An anecdote is a short scene or story taken from personal experience. Anecdotes can be useful for setting the stage for a speech or personal essay. An anecdote often relays a story that can be used as a theme or lesson.
- Pronunciation: AN - eck - doht
- Also Known As: incident, story, narrative, account, episode.
Examples of Usage
The story below could be used as an introduction to a speech or short story about personal safety:
"After the long Ohio winter, I was so happy to see the first signs of spring that I ran outside as soon as I saw our first flower blooming. I plucked the dewy, white blossom and tucked it into my hair band and went about my day with joy in my heart. Unfortunately, I didn't notice that my big white flower had been host to a dozen or so tiny bugs, that apparently enjoyed a new home in the warmth and security of my hair. I was soon itching and twitching like a scrappy dog. Next time I stop to smell the flowers, I'll make sure I'll do it with my eyes wide open."
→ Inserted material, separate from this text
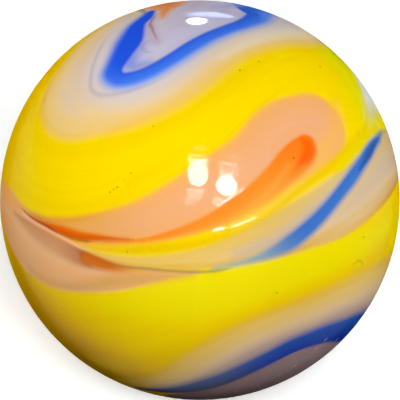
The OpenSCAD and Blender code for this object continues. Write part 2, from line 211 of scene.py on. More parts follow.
topLoop = [
    {"name": "creamTongue", "soft": (0.42, 0.34), "blurs": (0.0, 0.16, 1.5), "streak": 0.5,
     "inward": 3.6,
     "glass": [(0, "#f4c558"), (0.45, "#f2cc7a"), (0.9, "#f0cd90"), (1.4, "#e6caa6"),
               (2, "#dcc9b2"), (2.8, "#d6c6bc"), (3.6, "#d0c4c6")],
     "line": [(-4.93, 5.79, 3.4), (-3.1, 7.1, 4.5), (-1.4, 9.7, 5.25), (1.95, 13.25, 6.75),
              (3.3, 14.95, 7.35), (4.6, 12, 6, -1), (5, 9.2, 4.8, -1), (4.6, 7, 3.6, -1),
              (3.2, 5.2, 2.6, -1), (1, 4.4, 1.8, -1), (-1.4, 4.6, 1.1, -1),
              (-3.4, 5.6, 0.4, -1)]},
    {"name": "paleRing", "soft": (0.9, 0.9), "strength": 0.12,
     "glass": [(-1, "#efe2c4"), (1, "#efe2c6")],
     "line": [(-6.2, 13, 0.6), (-6.6, 11, 0.75), (-6.9, 9, 0.7), (-6.8, 7, 0.6), (-6.2, 5, 0.4),
              (-5, 4.1, 0.3), (-3.4, 4.05, 0.2), (-1.6, 4.7, 0.1)]},
    {"name": "paleShoulder", "soft": (0.9, 0.9), "strength": 0.6,
     "glass": [(-1, "#f2dfac"), (1, "#eef0e2")],
     "line": [(1, 6.2, 0.1), (2.6, 7.5, 0.3), (4.2, 8.7, 0.5), (6, 10, 0.7), (7.6, 11.4, 0.8),
              (8.6, 13, 0.6)]},
    {"name": "blueHaze", "soft": (1.1, 1.1), "strength": 0.6,
     "glass": [(-1, "#dcd6de"), (1, "#cacade")],
     "line": [(-4.6, 11.6, 0.3), (-4.5, 9.6, 0.5), (-4.75, 7.8, 0.7), (-4.75, 6, 0.75),
              (-3.9, 4.85, 0.75), (-2.6, 4.62, 0.7), (-1.2, 5.2, 0.55), (0.4, 6.6, 0.5),
              (2, 8, 0.5), (3.6, 9.3, 0.6), (5.2, 11, 0.9), (6, 13, 1)]},
    {"name": "hazeLine", "fine": True, "soft": 0.26, "strength": 0.42,
     "glass": [(-1, "#a091a8"), (1, "#a091a8")],
     "line": [(-4.9, 9.6, -0.1), (-5.15, 8.2, 0.05), (-5.2, 7, 0.08), (-5.15, 6, 0.09),
              (-4.95, 5.1, 0.09), (-4.4, 4.6, 0.09), (-3.4, 4.5, 0.07), (-2.4, 4.7, 0.04),
              (-1.4, 5.1, -0.08)]},
    {"name": "lilacPool", "soft": (0.5, 0.5), "streak": 0.5,
     "glass": [(-1, "#cbc8e2"), (0, "#cfc5da"), (1, "#d6c7cf")],
     "wisp": ("#bcaccb", 0.35),
     "line": [(-3.3, 6.3, 0.6), (-2, 7.7, 1.4), (-0.9, 9, 1.95), (0, 10.5, 2.3), (0.8, 12, 2.6),
              (1, 14, 3), (0, 13.4, 4.2, -1), (-0.2, 11, 3.6, -1), (0.4, 8.8, 2.7, -1),
              (1.6, 7, 1.5, -1)]},
    {"name": "topOrange", "soft": (0.45, 0.35), "streak": 0.5,
     "glass": [(-1, "#eea474"), (0, "#f29044"), (1, "#eca87c")],
     "line": [(-2, 9.8, 0.12), (-2.05, 10.6, 0.3), (-2, 11.4, 0.55), (-2.15, 12.4, 1.15),
              (-2.4, 13.8, 1.5), (-2.6, 15.5, 1.6), (-2.3, 12.8, 1.2, -1),
              (-1.5, 10.8, 0.7, -1), (-0.3, 9.2, 0.45, -1), (1.1, 8, 0.15, -1)]},
    {"name": "pinchLine", "fine": True, "soft": 0.3, "strength": 0.7,
     "glass": [(-1, "#6d6468"), (1, "#7d6a62")],
     "line": [(-2.9, 10.2, -0.1), (-3.15, 10.9, 0.06), (-3.6, 12, 0.14), (-4.2, 13.3, 0.2),
              (-4.7, 14.6, -0.1)]},
    {"name": "loopVeil", "soft": (0.7, 0.7), "strength": 0.8,
     "glass": [(-1, "#5f80e4"), (1, "#7f94e2")],
     "line": [(-2.95, 9.2, 0.15), (-3, 8.4, 0.3), (-3.05, 7.4, 0.45), (-3.2, 6.6, 0.5),
              (-2.95, 6, 0.35), (-2.2, 6, 0.15)]},
    {"name": "veilCurl", "fine": True, "soft": 0.25, "strength": 0.4,
     "glass": [(-1, "#8d7fb4"), (1, "#8d7fb4")],
     "line": [(-1.9, 6.6, -0.1), (-2.4, 6.75, 0.06), (-2.7, 7.1, 0.08), (-2.55, 7.5, 0.07),
              (-2.2, 7.6, -0.08)]},
    {"name": "cobaltLoop", "soft": (0.55, 0.2), "streak": 0.35,
     "glass": [(-1, "#5480ea"), (-0.35, "#2257ea"), (0.3, "#1a4ce8"), (1, "#2456e6")],
     "later": [(-1, "#7aa2f4"), (-0.2, "#427cf4"), (0.5, "#346aee"), (1, "#3062e6")],
     "turns": (0.16, 0.3),
     "line": [(-3, 11.2, 0.36), (-3.15, 10.28, 0.54), (-3.47, 9.4, 0.59), (-3.52, 8.6, 0.69),
              (-3.56, 7.78, 0.79), (-3.73, 6.97, 0.67), (-3.92, 6.28, 0.58), (-4, 5.75, 0.56),
              (-3.6, 5.24, 0.48), (-2.88, 5.17, 0.46), (-2.05, 5.45, 0.45), (-1.13, 6.11, 0.46),
              (-0.32, 6.86, 0.47), (0.44, 7.55, 0.46), (1.35, 8.29, 0.46), (2.27, 9.07, 0.52),
              (2.98, 9.87, 0.65), (3.48, 10.81, 0.82), (3.5, 11.83, 1.22), (3.7, 12.9, 1.5),
              (3.7, 14.2, 1.55), (4.2, 14, 1.4, -1), (5.2, 11.4, 1.1, -1), (5.6, 9, 0.9, -1),
              (5, 6.9, 0.75, -1), (3.4, 5.5, 0.6, -1), (1.4, 5.1, 0.45, -1),
              (-0.4, 5.6, 0.4, -1), (-1.8, 7, 0.4, -1), (-2.8, 8.8, 0.4, -1),
              (-3.6, 10.8, 0.3, -1), (-4.2, 13, 0.12, -1)]},
    # painted sheen: a paler blue streak over the cobalt loop near the top rim
    {"name": "loopPaintedSheen", "soft": (0.5, 0.5), "strength": 0.6,
     "glass": [(-1, "#8fa6ea"), (1, "#b7bfe6")],
     "line": [(0.5, 11.2, 0.1), (1.4, 11.9, 0.4), (2.2, 12.7, 0.6), (2.6, 14, 0.6),
              (2.4, 15.4, 0.4)]},
    {"name": "wineThread", "fine": True, "soft": 0.12, "strength": 0.55,
     "glass": [(-1, "#84485a"), (1, "#84485a")],
     "line": [(-2.35, 10.9, -0.08), (-2.5, 10.3, 0.05), (-2.58, 9.7, 0.08), (-2.62, 9.2, 0.09),
              (-2.45, 8.8, 0.08), (-2.3, 8.3, 0.05), (-2.1, 7.8, 0.03), (-1.95, 7.3, -0.08)]},
    {"name": "wineBloom", "soft": (0.5, 0.5), "strength": 0.28,
     "glass": [(-1, "#9a5560"), (1, "#9a5560")],
     "line": [(-2.5, 9.9, 0.1), (-2.5, 9, 0.15), (-2.3, 8.2, 0.18), (-2, 7.4, 0.2)]},
]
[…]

The anecdote provides a lead-in to the overall message of your speech or essay. For example, the next sentence after the anecdote could be: "Have you ever delved head-first into a situation and run straight into trouble?"
Using Anecdotes to Set the Stage
See how this anecdote can provide a moral or backdrop for a speech or essay about staying alert? You can use many small events in your own life as anecdotes to set the stage for a greater message.
Another time when anecdotes are often used is during a seminar. For example, a seminar covering race car vehicle suspension may begin with a story about how the driver or engineer became aware of a strange problem with a car. Although the subject of the seminar may be highly technical, the introduction story - or anecdote - may be simple or even humorous.
School teachers and college professors will often use anecdotes as a way of easing students into a complex issue. It could be argued that using anecdotes this way is a "roundabout" way of introducing a subject, but people use examples in everyday speech to make a subject more easy to understand and to clarify the more complex part of a narrative to follow.